Minor release for fixing #76 .

Full Changelog: https://github.com/jitsi/jiwer/compare/v3.0.0...v3.0.1

v3.0.0

1 year ago

What's Changed

This release makes breaking changes to the jiwer API.

First, we introduce 3 new methods:

1.jiwer.compute_measures() is renamed to jiwer.process_words, and returns everything in a dataclass named WordOutput. 2.jiwer.cer(return_dict=True) is deprecated, and is superseded by jiwer.process_characters, which returns everything in a dataclass named CharacterOutput 3. jiwer.visualize_measures is renamed to jiwer.visualize_alignment. Moreover, the keyword argument visualize_cer: bool = False has been removed, and the output keyword argument is now of expected type Union[WordOutput, CharacterOutput].

I've also decided to rename all mentions of the concept "(ground)truth" to "reference", in the light of the Whisper speech-to-text model showing that future ASR models might not trained on something like a "ground truth". Therefore, in the following methods, the keyword arguments truth and truth_transform have been renamed to reference and reference_transform:

jiwer.cer()
jiwer.mer()
jiwer.wer()
jiwer.wil()
jiwer.wip()

The alignments are now stored as a list of lists containing jiwer.AlignmentChunk dataclass objects instead of hard-to-document tuples.

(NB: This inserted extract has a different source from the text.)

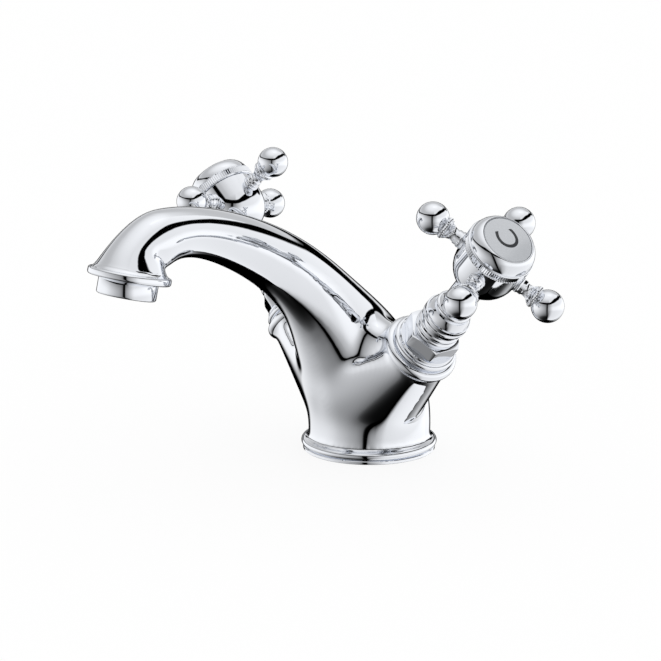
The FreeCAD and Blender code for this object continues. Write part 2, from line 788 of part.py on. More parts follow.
def make_discs(side):
    """The fixed and the moving ceramic disc, each with two ports a quarter turn apart when shut."""
    for name, bottom, thickness, turn in (
        ("fixed_disc", fixed_disc_bottom, s.fixed_disc_thickness, 0),
        ("moving_disc", moving_disc_bottom, s.moving_disc_thickness, 90),
    ):
        frame = valve_placement(side) * Placement(Vector(), Rotation(Vector(0, 0, 1), turn))
        body = new_body(f"{side}_{name}", frame)
        turned(body, "disc", [
            (0, bottom),
            (s.disc_radius, bottom),
            (s.disc_radius, bottom + thickness),
            (0, bottom + thickness),
        ])
        doc.recompute()
        port = raised(body, "port", draw_port, thickness, bottom, cut=True)
        doc.recompute()
        polar_copies(body, "ports", port, 2)
        doc.recompute()
        if name == "moving_disc":
            slot_bottom = foot_bottom - s.tongue_height
            raised(body, "tongue_slot", lambda sketch: draw_block(
                sketch, s.tongue_width + s.fit_clearance * 2, s.disc_radius * 2 + s.cut_overrun),
                s.tongue_height + s.cut_overrun, slot_bottom, cut=True)


def draw_block(sketch, width, length):
    """A rectangle about the sketch's middle."""
    draw_outline(sketch, [
        (-width / 2, -length / 2),
        (width / 2, -length / 2),
        (width / 2, length / 2),
        (-width / 2, length / 2),
    ])


def o_ring_levels():
    """How far along the valve's axis the spindle's two O-rings lie."""
    first = chamber_top + s.o_ring_first_length
    return (first, first + s.o_ring_pitch)


def make_spindle(side):
    """The spindle: foot with a driving tongue, seal grooves, clip groove, flats and a tapped end."""
    body = new_body(f"{side}_spindle", valve_placement(side))
    ring_radius = s.o_ring_section_radius
    groove_radius = s.spindle_radius - ring_radius * 2 - s.seal_clearance
    groove_half = ring_radius + s.o_ring_side_clearance
    clip_bottom = headwork_top + s.handle_gap / 2
    clip_top = clip_bottom + s.clip_thickness
    clip_radius = s.spindle_radius - s.clip_groove_depth
    corners = [
        (0, foot_bottom),
        (s.spindle_foot_radius, foot_bottom),
        (s.spindle_foot_radius, washer_bottom),
        (s.spindle_radius, washer_bottom),
    ]
    for level in o_ring_levels():
        corners += [
            (s.spindle_radius, level - groove_half),
            (groove_radius, level - groove_half),
            (groove_radius, level + groove_half),
            (s.spindle_radius, level + groove_half),
        ]
    corners += [
        (s.spindle_radius, clip_bottom - s.fit_clearance),
        (clip_radius, clip_bottom - s.fit_clearance),
        (clip_radius, clip_top + s.fit_clearance),
        (s.spindle_radius, clip_top + s.fit_clearance),
        (s.spindle_radius, spindle_top),
        (s.screw_radius + s.fit_clearance, spindle_top),
        (s.screw_radius + s.fit_clearance, spindle_top - s.screw_length - s.cut_overrun),
        (0, spindle_top - s.screw_length - s.cut_overrun),
    ]
    turned(body, "stem", corners)
    raised(body, "tongue", lambda sketch: draw_block(sketch, s.tongue_length, s.tongue_width),
           s.tongue_height, foot_bottom - s.tongue_height)
    doc.recompute()
    flat = s.spindle_radius - s.spindle_flat_depth
    cut = raised(body, "flat", lambda sketch: draw_outline(sketch, [
        (flat, -s.spindle_radius),
        (s.spindle_radius + s.cut_overrun, -s.spindle_radius),
        (s.spindle_radius + s.cut_overrun, s.spindle_radius),
        (flat, s.spindle_radius),
    ]), s.spindle_flat_length + s.cut_overrun, spindle_top - s.spindle_flat_length, cut=True)
    doc.recompute()
    polar_copies(body, "flats", cut, 2)

    body = new_body(f"{side}_spindle_clip", valve_placement(side))
    turned(body, "clip", [
        (clip_radius + s.fit_clearance, clip_bottom),
        (clip_radius + s.clip_width, clip_bottom),
        (clip_radius + s.clip_width, clip_top),
        (clip_radius + s.fit_clearance, clip_top),
    ], angle=FULL_TURN - s.clip_gap_angle)

    body = new_body(f"{side}_thrust_washer", valve_placement(side))
    turned(body, "washer", [
        (s.spindle_radius + s.fit_clearance, washer_bottom),
        (s.spindle_foot_radius, washer_bottom),
        (s.spindle_foot_radius, chamber_top),
        (s.spindle_radius + s.fit_clearance, chamber_top),
    ])

    middle = groove_radius + s.seal_clearance + ring_radius
    for number, level in enumerate(o_ring_levels(), start=1):
        ring = doc.addObject("Part::Torus", f"{side}_spindle_o_ring_{number}")
        ring.Label = f"{side}_spindle_o_ring_{number}"
        ring.setExpression("Radius1", middle.text)
        ring.setExpression("Radius2", ring_radius.text)
        ring.Placement = valve_placement(side) * Placement(Vector(0, 0, level.number), Rotation())


def make_hub(side):
    """The handle's hub: skirt, dome, neck and bowl in one turned piece with four arm seats."""
    start = QUARTER_TURN - s.cold_handle_angle if SIDES[side] > 0 else s.hot_handle_angle - QUARTER_TURN
    turn = Placement(Vector(), Rotation(Vector(0, 0, 1), start.number))
    body = new_body(f"{side}_handle_hub", valve_placement(side) * turn)
    skirt_top = handle_bottom + s.skirt_height
    shoulder_top = skirt_top + s.shoulder_height
    groove_radius = s.shoulder_top_radius - s.stem_groove_depth
    groove_top = shoulder_top + s.stem_groove_height
    bead_inner_radius = s.stem_bead_radius - s.stem_bead_curve
    bead_top = groove_top + s.stem_bead_curve * 2
    neck_bottom = bead_top + s.stem_taper_height
    bowl_bottom = neck_bottom + s.neck_height
    bowl_top = bowl_bottom + root(s.bowl_radius * s.bowl_radius - s.neck_radius * s.neck_radius)
    clip_cavity_top = handle_bottom + s.clip_cavity_depth
    web_top = spindle_top + s.hub_web_thickness
    cavity_bottom = hub_top - s.hub_cavity_depth
    turned(body, "turning", [
        (s.clip_cavity_radius, handle_bottom),
        (s.skirt_radius, handle_bottom),
        (s.skirt_radius, skirt_top),
        (s.shoulder_radius, skirt_top),
        (s.shoulder_top_radius, shoulder_top, s.shoulder_curve_radius, 1),
        (groove_radius, shoulder_top),
        (groove_radius, groove_top),
        (bead_inner_radius, groove_top),
        (s.stem_bead_radius, groove_top + s.stem_bead_curve, s.stem_bead_curve, 1),
        (bead_inner_radius, bead_top, s.stem_bead_curve, 1),
        (s.neck_radius, neck_bottom),
        (s.neck_radius, bowl_bottom),
        (s.bowl_radius, bowl_top, s.bowl_radius, 1),
        (s.bowl_radius, hub_top),
        (s.hub_cavity_radius, hub_top),
        (s.hub_cavity_radius, cavity_bottom),
        (s.screw_head_radius + s.screw_head_clearance, cavity_bottom),
        (s.screw_head_radius + s.screw_head_clearance, web_top),
        (s.screw_radius + s.screw_clearance, web_top),
        (s.screw_radius + s.screw_clearance, spindle_top + s.fit_clearance),
        (spindle_bore_radius, spindle_top + s.fit_clearance),
        (spindle_bore_radius, clip_cavity_top),
        (s.clip_cavity_radius, clip_cavity_top),
    ])
    doc.recompute()
    crosshead = handle_bottom + s.crosshead_height
    outward = Placement(Vector(0, 0, crosshead.number), Rotation(Vector(0, 1, 0), 90))
    seat = turned(body, "arm_seat", [
        (0, s.arm_seat_radius),
        (s.arm_seat_width, s.arm_seat_radius),
        (s.arm_seat_width, s.bowl_radius + s.cut_overrun),
        (0, s.bowl_radius + s.cut_overrun),
    ], outward, cut=True)
    doc.recompute()
    polar_copies(body, "arm_seats", seat, ARM_COUNT)
    doc.recompute()
    socket = turned(body, "arm_socket", [
        (0, s.hub_cavity_radius - s.cut_overrun),
        (s.arm_tenon_radius + s.fit_clearance, s.hub_cavity_radius - s.cut_overrun),
        (s.arm_tenon_radius + s.fit_clearance, s.arm_seat_radius + s.cut_overrun),
        (0, s.arm_seat_radius + s.cut_overrun),
    ], outward, cut=True)
    doc.recompute()
    polar_copies(body, "arm_sockets", socket, ARM_COUNT)

    for number in range(ARM_COUNT):
        quarter = Placement(Vector(), Rotation(Vector(0, 0, 1), FULL_TURN.number / ARM_COUNT * number))
        make_arm(f"{side}_arm_{number + 1}", valve_placement(side) * turn * quarter * outward)


def make_arm(name, frame):
    """A crosshead arm turned about its own axis: tenon, collar, waist, flare, ring and ball."""
    body = new_body(name, frame)
    collar_end = s.arm_seat_radius + s.arm_collar_length
    waist_end = collar_end + s.arm_waist_length
    flare_end = waist_end + s.arm_flare_length
    ring_end = flare_end + s.arm_ring_length
    ball_sink = s.ball_circle_radius - ring_end
    ball_foot_radius = root(s.ball_radius * s.ball_radius - ball_sink * ball_sink)
    turned(body, "turning", [
        (0, s.arm_seat_radius - s.arm_tenon_length),
        (s.arm_tenon_radius, s.arm_seat_radius - s.arm_tenon_length),
        (s.arm_tenon_radius, s.arm_seat_radius),
        (s.arm_collar_radius, s.arm_seat_radius),
        (s.arm_collar_radius - s.arm_collar_taper, collar_end),
        (s.arm_waist_radius, collar_end + s.arm_collar_taper),
        (s.arm_waist_radius, waist_end),
        (s.arm_flare_radius, flare_end, s.arm_flare_curve_radius, -1),
        (s.arm_ring_edge_radius, flare_end),
        (s.arm_ring_edge_radius, ring_end, s.arm_ring_curve_radius, 1),
        (ball_foot_radius, ring_end),
        (0, s.ball_circle_radius + s.ball_radius, s.ball_radius, 1),
    ])


def make_screw(side):
    """The screw that holds the handle on the spindle."""
    body = new_body(f"{side}_handle_screw", valve_placement(side))
    web_top = spindle_top + s.hub_web_thickness
    head_top = web_top + s.screw_head_height
    turned(body, "shank_and_head", [
        (0, web_top - s.screw_length),
        (s.screw_radius, web_top - s.screw_length),
        (s.screw_radius, web_top),
        (s.screw_head_radius, web_top),
        (s.screw_head_radius, head_top),
        (0, head_top),
    ])
    doc.recompute()
    socket = attached(body.newObject("PartDesign::SubtractivePrism", "socket"), body, "XY_Plane")
    socket.Polygon = HEX_SIDE_COUNT
    socket.setExpression("AttachmentOffset.Base.z", (head_top - s.screw_socket_depth).text)
    socket.setExpression("Circumradius", (s.screw_socket_flats / 2 / cosine(HALF_SIXTH)).text)
    socket.setExpression("Height", (s.screw_socket_depth + s.cut_overrun).text)


def make_cap(side):
    """The domed cap with its band, and the index disc set in its top."""
    body = new_body(f"{side}_cap", valve_placement(side))
    band_top = hub_top + s.cap_band_height
    spigot_radius = s.hub_cavity_radius - s.fit_clearance
    recess_bottom = cap_top - s.index_thickness
    recess_radius = s.index_radius + s.fit_clearance
    turned(body, "turning", [
        (s.cap_inner_radius, hub_top - s.cap_spigot_length),
        (spigot_radius, hub_top - s.cap_spigot_length),
        (spigot_radius, hub_top),
        (s.cap_band_radius, hub_top),
        (s.cap_band_radius, band_top),
        (s.cap_shoulder_radius, band_top),
        (s.cap_shoulder_radius, cap_dome_bottom),
        (s.cap_rim_radius, cap_top, s.cap_dome_curve, 1),
        (recess_radius, cap_top),
        (recess_radius, recess_bottom),
        (0, recess_bottom),
        (0, recess_bottom - s.index_thickness),
        (s.cap_inner_radius, recess_bottom - s.index_thickness),
    ])

    body = new_body(f"{side}_index_disc", valve_placement(side))
    rise = s.index_crown
    crown_radius = (s.index_radius * s.index_radius + rise * rise) / (rise * 2)
    turned(body, "disc", [
        (0, recess_bottom),
        (s.index_radius, recess_bottom),
        (s.index_radius, cap_top),
        (0, cap_top + rise, crown_radius, 1),
    ])


make_casting()
make_base_gasket()
make_aerator()
for valve_side in SIDES:
    make_headwork(valve_side)
    make_seat_gasket(valve_side)
    make_discs(valve_side)
    make_spindle(valve_side)
    make_hub(valve_side)
    make_screw(valve_side)
    make_cap(valve_side)
doc.recompute()

for item in doc.Objects:
    if {"Invalid", "Error"} & set(item.State):
        raise RuntimeError(f"{item.Label} did not build: {item.State}")
nodes = [item for item in doc.Objects if item.TypeId in ("PartDesign::Body", "Part::Torus")]
os.makedirs("parts", exist_ok=True)
for item in nodes:
    if item.Shape.isNull() or not item.Shape.isValid():
        raise RuntimeError(f"{item.Label} has no valid shape")
    item.Shape.exportStep(f"parts/{item.Label}.step")
    print(f"{item.Label}: {len(item.Shape.Solids)} solid, {item.Shape.Volume:.1f} cubic mm")
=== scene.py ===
"""Polished chrome basin mixer tap in a white light tent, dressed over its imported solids."""
import json
import math

import bpy
from bpy.props import FloatProperty, FloatVectorProperty, IntProperty, PointerProperty, StringProperty
from mathutils import Matrix, Vector
from mathutils.bvhtree import BVHTree


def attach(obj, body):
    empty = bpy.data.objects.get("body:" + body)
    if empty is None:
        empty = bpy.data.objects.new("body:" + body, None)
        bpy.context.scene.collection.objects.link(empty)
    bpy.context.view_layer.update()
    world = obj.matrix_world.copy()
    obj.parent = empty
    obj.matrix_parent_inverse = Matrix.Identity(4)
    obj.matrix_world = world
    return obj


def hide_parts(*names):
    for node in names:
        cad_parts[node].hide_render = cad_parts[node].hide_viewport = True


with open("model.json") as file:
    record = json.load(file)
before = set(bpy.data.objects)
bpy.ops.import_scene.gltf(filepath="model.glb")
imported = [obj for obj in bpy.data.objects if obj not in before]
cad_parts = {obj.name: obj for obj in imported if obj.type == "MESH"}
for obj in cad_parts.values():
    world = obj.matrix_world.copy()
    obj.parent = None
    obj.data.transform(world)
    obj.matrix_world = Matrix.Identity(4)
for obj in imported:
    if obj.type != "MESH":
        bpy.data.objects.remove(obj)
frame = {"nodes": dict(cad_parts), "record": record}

bl_info = {
    "name": "Basin mixer tap",
    "version": (1, 0, 0),
    "blender": (4, 5, 0),
    "location": "3D View > Sidebar > Tap",
    "description": "Models the chrome pieces of a basin mixer tap and the light tent it stands in",
    "category": "Add Mesh",
}

SIDES = ("cold", "hot")
ARM_COUNT = 4
MERGE_DISTANCE = 0.000002
SENSOR_WIDTH = 36.0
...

Lastly, I've added jiwer.transformations.cer_contiguous for optionally calculating the CER with uneven amount of reference and hypothesis sentences. I've also changed the wer_standardize and wer_standardize_contiguous so that the last 3 transformations are now:

        tr.Strip(),
        tr.ReduceToSingleSentence(),
        tr.ReduceToListOfListOfWords(),

This releases also introduced a documentation website. See https://jitsi.github.io/jiwer.

Full Changelog: https://github.com/jitsi/jiwer/compare/v2.6.0...v3.0.0

v2.6.0

1 year ago

What's Changed

The return dictionary of jiwer.cer() and jiwer.compute_measures() now has 3 addional keys: ops, truth, and hypothesis. See the alignment section of the README, and the doc-strings of the methods, for more details.

Also adds the jiwer.visualize_measures() to visualize the alignment of all ground-truth/hypothesis pairs.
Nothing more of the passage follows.